EDIT: Just to clarify, in polar coordinates your origin should be the center of the square, not the initial point of one of the ants.

Last edited: Mar 8, 2013
6. Mar 10, 2013

### Staff: Mentor

Square the second equation and combine it with the first to obtain:

$$y'=\frac{x-y}{\sqrt{(1-x-y)^2+(x-y)^2}}$$
$$x'=\frac{(1-x-y)}{\sqrt{(1-x-y)^2+(x-y)^2}}$$

This coupled pair of ODE's looks like a fairly straightforward system to solve analytically.

Last edited: Mar 11, 2013
7. Mar 11, 2013

### Vargo

Ok in polar coordinates, set up the origin as the center of the square. After any amount of time the ants will still form a square with the same center. So you can draw the velocity vector of which points inward at a forty five degree angle with the radial direction. And its length is 1. using the radial component, r' = const. Using the angular component, (rtheta)' = const. You just find the constants from looking at the simple diagram, and then solve for r(t) and then solve for theta(t). ezpz.

8. Mar 11, 2013

### Staff: Mentor

Here's some more ezpz. Substitute:
$$x=\frac{1}{2}-X$$
$$y=\frac{1}{2}-Y$$
$$d\xi={\sqrt{(1-x-y)^2+(x-y)^2}}dt$$
to obtain:
$$\frac{dX}{d\xi}=-X-Y$$
$$\frac{dY}{d\xi}=X-Y$$

Initial condition: $$X=Y=\frac{1}{2}$$

9. Mar 14, 2013

### HallsofIvy

Staff Emeritus
Which is the same as
$$\frac{dY}{dX}= -\frac{X- Y}{X+ Y}$$
Y(1/2)= 1/2.

10. Mar 14, 2013

### Staff: Mentor

Hi HallsofIvy,
I haven't been able to solve the trajectory equation analytically when expressed in this form, although, of course, that doesn't mean that it can't be done. On the other hand, the analytic solution to the pair of parametric coupled ODEs that I gave is very straightforward. Have you been able to solve the single ODE analytically? I haven't been able to work my analytic solution parameterized in terms of $\xi$ into a form that eliminates $\xi$.

Chet

11. Mar 14, 2013

### bigfooted

This is a rational equation, and also an Abel equation of the second kind.
The solution can be obtained implicitly as:
$-\frac{1}{2}\ln(\frac{x^2+y^2}{x^2})-\arctan(\frac{y}{x})-\ln(x) = C$

Better stick to the decoupled system, which is easier to solve because it's linear, just decouple and solve individually:
$x(t)=e^{-t}(c_1\sin(t)+c_2\cos(t)), y(t)=e^{-t}(c_2\sin(t)-c_1\cos(t))$

edit: (oops, sorry for giving it away!)

12. Mar 18, 2013

### mikeph

I came across a similar problem with 3 ants about 10 years ago, and spent hours and hours on it before forgetting about it. This just reminded me about it!

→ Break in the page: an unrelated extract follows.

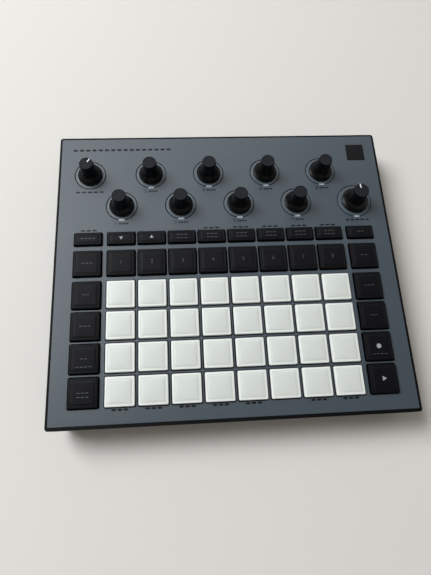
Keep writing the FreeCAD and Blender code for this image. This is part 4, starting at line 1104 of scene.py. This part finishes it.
class DRUM_OT_print(Step, bpy.types.Operator):
    """Prints the plain numbers and dashes on the panel"""

    bl_idname = "drum.print"
    bl_label = "Panel print"

    def make(self, sizes, colours):
        height = PANEL_TOP + sizes.print_height / 2
        curve = flat_curve("panel_marks", sizes.print_height)
        legends = {name: (spot.x, spot.y - KNOB_LEGEND_DROP) for name, spot in KNOB_PLACES.items()}
        rows = [(*legends["volume_knob"], *VOLUME_DASHES)]
        for name in MACRO_NAMES:
            x, y = legends[name]
            rows.append((x + MACRO_DASH_SHIFT, y, *MACRO_DASHES))
        x, y = legends["filter_knob"]
        rows.append((x, y - FILTER_LEGEND_DROP, *FILTER_DASHES))
        rows += [(x, THIN_Y + THIN_LEGEND_RISE, *THIN_DASHES) for x in [LEFT_X] + COLUMNS[3:]]
        rows += [(x, PAD_ROWS[0] - PAD_LEGEND_DROP, *PAD_DASHES) for x in COLUMNS[:5] + COLUMNS[6:]]
        for row in rows:
            add_dashes(curve, *row)
        for number in range(WORD_BARS):
            spot = (WORD_START[0] + number * WORD_PITCH, WORD_START[1])
            add_rectangle(curve, spot, WORD_BAR, WORD_BAR_CORNER)
        marks = merged(curve_mesh(curve, height))
        for number, name in enumerate(MACRO_NAMES, start=1):
            x, y = legends[name]
            add_number(marks, number, MACRO_NUMBER_SIZE, (x + MACRO_NUMBER_SHIFT, y, height), sizes)
        ink = made("panel ink", colours)
        piece("panel_print", marks, "case", [ink], weighted=False)
        inlay = copies(block(INLAY_SIZE, INLAY_CORNER, 0.00005, 2), INLAY_PLACE)
        piece("corner_inlay", inlay, "case", [made("gloss inlay", colours)])


class DRUM_OT_knobs(Step, bpy.types.Operator):
    """Makes the ten flared knobs and the white lines on two of them"""

    bl_idname = "drum.knobs"
    bl_label = "Knobs"

    def make(self, sizes, colours):
        finishes = [made("soft touch black", colours), made("matt knob top", colours)]
        white = made("pointer white", colours)
        grips = {name: sizes.grip for name in KNOB_NAMES}
        grips["filter_knob"] = sizes.filter_grip
        for name, spot in KNOB_PLACES.items():
            skirt = sizes.filter_skirt if name == "filter_knob" else sizes.skirt
            knob = copies(self.knob(skirt, grips[name], sizes), (spot.x, spot.y, 0))
            piece(f"cap_{name}", knob, name, finishes, [name])
        for name, angle in POINTER_ANGLES.items():
            spot = KNOB_PLACES[name]
            reach = grips[name] - sizes.pointer_length / 2 - POINTER_INSET
            out = Matrix.Rotation(angle, 3, "Z") @ Vector((0, reach, 0))
            size = (sizes.pointer_width, sizes.pointer_length, POINTER_THICKNESS)
            bar = block(size, sizes.pointer_width * 0.45, 0.00005, 3)
            line = copies(bar, (spot.x + out.x, spot.y + out.y, KNOB_TOP), turn=angle)
            piece(f"pointer_{name}", line, name, [white])

    def knob(self, skirt, grip, sizes):
        """A knob with a hollow flare and a slightly sunk top."""
        foot = PANEL_TOP + sizes.knob_foot
        edge = foot + sizes.skirt_edge
        begin = Vector((skirt - SHOULDER_INSET, edge, 0))
        end = Vector((grip + sizes.grip_taper, edge + sizes.flare_height, 0))
        chord = end - begin
        rise = math.sqrt(sizes.flare_radius**2 - (chord.length / 2) ** 2)
        hub = (begin + end) / 2 + Vector((chord.y, -chord.x, 0)).normalized() * rise
        low_arm = (begin - hub).normalized()
        high_arm = (end - hub).normalized()
        arms = [low_arm.slerp(high_arm, step / FLARE_STEPS) for step in range(1, FLARE_STEPS)]
        flare = [begin, *(hub + arm * sizes.flare_radius for arm in arms), end]
        profile = [(0, foot)]
        profile += [(skirt + out, foot + up) for out, up in SKIRT_FOOT]
        profile += [(skirt + out, edge + up) for out, up in SKIRT_SHOULDER]
        profile += [(point.x, point.y) for point in flare]
        profile += [(grip + out, KNOB_TOP + up) for out, up in GRIP_TOP]
        bm = lathe(profile + [(0, KNOB_TOP - TOP_SINK)])
        for face in bm.faces:
            if face.calc_center_median().z > KNOB_TOP - TOP_FINISH_DEPTH:
                face.material_index = 1
        return bm


class DRUM_OT_case(Step, bpy.types.Operator):
    """Finishes the black case, its feet, its label and its screws"""

    bl_idname = "drum.case"
    bl_label = "Case"

    def make(self, sizes, colours):
        repaint("base_case", made("textured case", colours))
        steel = made("black steel", colours)
        repaint("case_screws", steel)
        low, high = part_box("rubber_feet")
        tall = high.z - low.z
        deep = sizes.foot_groove
        profile = [(0, tall), (FOOT_RADIUS, tall)]
        profile += [(FOOT_RADIUS - inset, height) for inset, height in FOOT_EDGE]
        profile += [(FOOT_RADIUS - inset, sunk * deep) for inset, sunk in FOOT_GROOVE]
        profile += [(radius, sunk * deep) for radius, sunk in FOOT_DIMPLE]
        sides = (low.x + FOOT_RADIUS, high.x - FOOT_RADIUS)
        ends = (low.y + FOOT_RADIUS, high.y - FOOT_RADIUS)
        feet = copies(lathe(profile, 56), *((x, y, low.z) for x in sides for y in ends))
        rubber = made("foot rubber", colours)
        piece("grooved_feet", feet, "case", [rubber], ["rubber_feet"])
        size = (sizes.label_width, sizes.label_depth, LABEL_THICKNESS)
        plate = block(size, LABEL_CORNER, LABEL_EDGE, 3)
        label = copies(plate, (0, LABEL_Y, CASE_LOW.z - UNDER_LIFT), tilt=math.pi)
        piece("bare_label", label, "case", [made("bare label", colours)])
        self.add_drives(steel)

    def add_drives(self, steel):
        """The star drives in the heads of the case screws."""
        star = bmesh.new()
        bmesh.ops.create_circle(star, cap_ends=False, radius=DRIVE_RADIUS, segments=48)
        outer_edges = star.edges[:]
        inner = bmesh.ops.create_circle(star, cap_ends=False, radius=DRIVE_RADIUS * DRIVE_INNER, segments=48)
        for vert in inner["verts"]:
            swell = 1 + DRIVE_SWELL * math.cos(6 * math.atan2(vert.co.y, vert.co.x))
            vert.co.x *= swell
            vert.co.y *= swell
        inner_edges = [edge for edge in star.edges if edge not in outer_edges]
        bmesh.ops.bridge_loops(star, edges=outer_edges + inner_edges)
        bmesh.ops.solidify(star, geom=star.faces[:], thickness=DRIVE_DEPTH)
        bmesh.ops.recalc_face_normals(star, faces=star.faces)
        low = min(vert.co.z for vert in star.verts)
        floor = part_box("case_screws")[0].z + UNDER_LIFT
        drives = copies(star, *((x, y, floor - low) for x, y in SCREWS))
        piece("screw_drives", drives, "case", [steel])


class DRUM_OT_rear(Step, bpy.types.Operator):
    """Finishes the sockets, the ports and the power button on the rear face"""

    bl_idname = "drum.rear"
    bl_label = "Rear sockets"

    def make(self, sizes, colours):
        for node in SOCKETS:
            repaint(node, made("socket black", colours))
        plated = made("plated steel", colours)
        repaint("rear_ports", plated)
        self.add_rims(sizes, plated)
        self.add_button(made("button black", colours))

    def add_rims(self, sizes, plated):
        """Plated rims round the jack bores and in the pin holes."""
        rims = bmesh.new()
        tall = sizes.rim_height
        for node, bore, width in JACK_RIMS:
            crest = ((bore + width * 0.3, tall), (bore + width * 0.7, tall))
            rim = lathe(((bore, 0), (bore, tall * 0.6), *crest, (bore + width, 0), (bore, 0)), 48)
            places = [(x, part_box(node)[1].y, SOCKET_Z) for x in SOCKETS[node]]
            use_up(rims, rim, places, tilt=-math.pi / 2)
        foot = (PIN_BORE, PIN_DEPTH)
        sleeve = lathe((foot, (PIN_BORE, 0), (PIN_SLEEVE, 0), (PIN_SLEEVE, PIN_DEPTH), foot), 20)
        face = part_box("midi_sockets")[1].y
        turns = [math.pi + step * math.pi / 4 for step in range(5)]
        pins = [
            (x + PIN_CIRCLE * math.cos(turn), face, SOCKET_Z + PIN_CIRCLE * math.sin(turn))
            for x in SOCKETS["midi_sockets"]
            for turn in turns
        ]
        use_up(rims, sleeve, pins, tilt=-math.pi / 2)
        piece("socket_rims", rims, "case", [plated])

    def add_button(self, black):
        """The power button, with a dished face and a soft edge."""
        low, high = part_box("power_button")
        flange = (high.x - low.x) / 2
        long = high.y - low.y
        front, back = CAP_FLANGE
        profile = [*CAP_FACE, (CAP_RADIUS, CAP_FACE_EDGE), (CAP_RADIUS, front)]
        profile += [(flange, front), (flange, back), (CAP_RADIUS, back), (CAP_RADIUS, -long), (0, -long)]
        place = ((low.x + high.x) / 2, high.y, (low.z + high.z) / 2)
        shape = copies(lathe(profile, 48), place, tilt=-math.pi / 2)
        piece("power_cap", shape, "power_button", [black], ["power_button"])


class DRUM_OT_inside(Step, bpy.types.Operator):
    """Finishes what sits inside the case"""

    bl_idname = "drum.inside"
    bl_label = "Inside"

    def make(self, sizes, colours):
        repaint("circuit_boards", made("green laminate", colours))
        repaint("key_mat", made("mat rubber", colours))
        repaint("rotary_controls", made("stamped steel", colours))
        repaint("battery", made("foil pouch", colours))


class DRUM_OT_stage(bpy.types.Operator):
    """Lays the table top, sets the lamps and the camera"""

    bl_idname = "drum.stage"
    bl_label = "Stage"

    def execute(self, context):
        scene = context.scene
        scene.view_settings.view_transform = "Standard"
        self.lay_floor(scene)
        self.light(scene)
        self.aim(scene)
        return {"FINISHED"}

    def lay_floor(self, scene):
        """A plain pale table top."""
        bm = bmesh.new()
        bmesh.ops.create_grid(bm, x_segments=8, y_segments=8, size=FLOOR_HALF)
        mesh = bpy.data.meshes.new("table_top")
        bm.to_mesh(mesh)
        bm.free()
        floor = bpy.data.objects.new("table_top", mesh)
        scene.collection.objects.link(floor)
        material = made("pale table", scene.drum_colours)
        self.fade_far(material.node_tree)
        mesh.materials.append(material)

    def fade_far(self, tree):
        """Lets the table top pass into the backdrop away from the object."""
        place = tree.nodes.new("ShaderNodeTexCoord")
        reach = tree.nodes.new("ShaderNodeVectorMath")
        reach.operation = "LENGTH"
        tree.links.new(place.outputs["Object"], reach.inputs[0])
        far = smooth_range(tree, reach.outputs["Value"], *FLOOR_FADE)
        share = math_node(tree, "MULTIPLY", far, seen_rays(tree))
        glow = add(tree, "ShaderNodeEmission", Color=BACKDROP, Strength=1.0)
        matt = tree.nodes["Principled BSDF"]
        mix_shaders(tree, share, matt.outputs[0], glow.outputs[0], "Material Output")

    def light(self, scene):
        """A soft key lamp from the left, a wide window behind that only shows as sheen, and an even sky."""
        for name, place, size, power, lights_up in LAMPS:
            lamp = bpy.data.lights.new(name, "AREA")
            lamp.size = size
            lamp.energy = power
            lamp.color = LAMP_COLOUR
            thing = bpy.data.objects.new(name, lamp)
            thing.location = place
            thing.rotation_euler = (-Vector(place)).to_track_quat("-Z", "Y").to_euler()
            thing.visible_diffuse = lights_up
            scene.collection.objects.link(thing)
        world = bpy.data.worlds.new("even_sky")
        world.use_nodes = True
        tree = world.node_tree
        sky = tree.nodes["Background"]
        sky.inputs["Color"].default_value = SKY_COLOUR
        sky.inputs["Strength"].default_value = SKY_STRENGTH
        backdrop = add(tree, "ShaderNodeBackground", Strength=1.0)
        place = tree.nodes.new("ShaderNodeTexCoord")
        height = smooth_range(tree, vector_part(tree, place.outputs["Generated"], "Z"), *BACKDROP_SPAN)
        tree.links.new(mix_colours(tree, height, BACKDROP, BACKDROP_TOP), backdrop.inputs["Color"])
        mix_shaders(tree, seen_rays(tree), sky.outputs[0], backdrop.outputs[0], "World Output")
        scene.world = world

    def aim(self, scene):
        """The camera at the photograph's place and angle."""
        camera = bpy.data.cameras.new("photo_camera")
        camera.sensor_width = SENSOR_WIDTH
        camera.lens = LENS
        camera.clip_start = CLIP_START
        thing = bpy.data.objects.new("photo_camera", camera)
        turn = Matrix([Vector(axis) for axis in CAMERA_AXES]).transposed()
        thing.matrix_world = Matrix.Translation(CAMERA_PLACE) @ turn.to_4x4()
        scene.collection.objects.link(thing)
        scene.camera = thing


class DRUM_PT_sidebar(bpy.types.Panel):
    """Lists the steps in the order in which they run"""

    bl_label = "Drum Machine"
    bl_idname = "DRUM_PT_sidebar"
    bl_space_type = "VIEW_3D"
    bl_region_type = "UI"
    bl_category = "Drum Machine"

    def draw(self, context):
        for step in STEPS:
            self.layout.operator(step.bl_idname)
        for group in (context.scene.drum_sizes, context.scene.drum_colours):
            box = self.layout.box()
            for name in group.__annotations__:
                box.prop(group, name)


STEPS = (
    DRUM_OT_stage,
    DRUM_OT_case,
    DRUM_OT_panel,
    DRUM_OT_collars,
    DRUM_OT_lights,
    DRUM_OT_print,
    DRUM_OT_pads,
    DRUM_OT_buttons,
    DRUM_OT_knobs,
    DRUM_OT_rear,
    DRUM_OT_inside,
)
CLASSES = (DrumMachineSizes, DrumMachineColours) + STEPS + (DRUM_PT_sidebar,)


def register():
    """Registers the classes and hangs the two groups of values on the scene."""
    for item in CLASSES:
        bpy.utils.register_class(item)
    bpy.types.Scene.drum_sizes = PointerProperty(type=DrumMachineSizes)
    bpy.types.Scene.drum_colours = PointerProperty(type=DrumMachineColours)


def unregister():
    """Takes the groups and the classes away again."""
    del bpy.types.Scene.drum_colours
    del bpy.types.Scene.drum_sizes
    for item in reversed(CLASSES):
        bpy.utils.unregister_class(item)


def main():
    """Runs every step."""
    register()
    bpy.ops.drum.stage()
    bpy.ops.drum.case()
    bpy.ops.drum.panel()
    bpy.ops.drum.collars()
    bpy.ops.drum.lights()
    bpy.ops.drum.print()
    bpy.ops.drum.pads()
    bpy.ops.drum.buttons()
    bpy.ops.drum.knobs()
    bpy.ops.drum.rear()
    bpy.ops.drum.inside()


if __name__ == "__main__":
    main()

Looking at the maths involved it seems I had no chance. :rofl:

13. Mar 18, 2013

### Vargo

Bigfoot, your solution is incorrect. The trajectory should have constant speed and yours decays exponentially. The solution should reach the origin in finite time.

Also, the equation that Halls wrote down is an example of a first order homogeneous equation. So you could solve it using another change of variables. u =Y/X. Perhaps that is what bigfoot did to get his implicit solution. Still, I agree with Chester, solutions in terms of t are much clearer here.

http://en.wikipedia.org/wiki/Homogeneous_differential_equation#Homogeneous_functions

14. Mar 19, 2013

### Staff: Mentor

I disagree, regarding Bigfoot's solution. It looks OK to me. He simply inadvertently used t as the parametric variable, rather than my $\xi$ (and used x and y instead of my X and Y). You can easily find the relationship between t and $\xi$ once you know the solution for X and Y. I think you will find that when t is infinite, $\xi$ is equal to unity.

Chet

15. Mar 19, 2013

### Vargo

Oh I see. You're right of course. I saw the t and my mind forgot about the change of variables.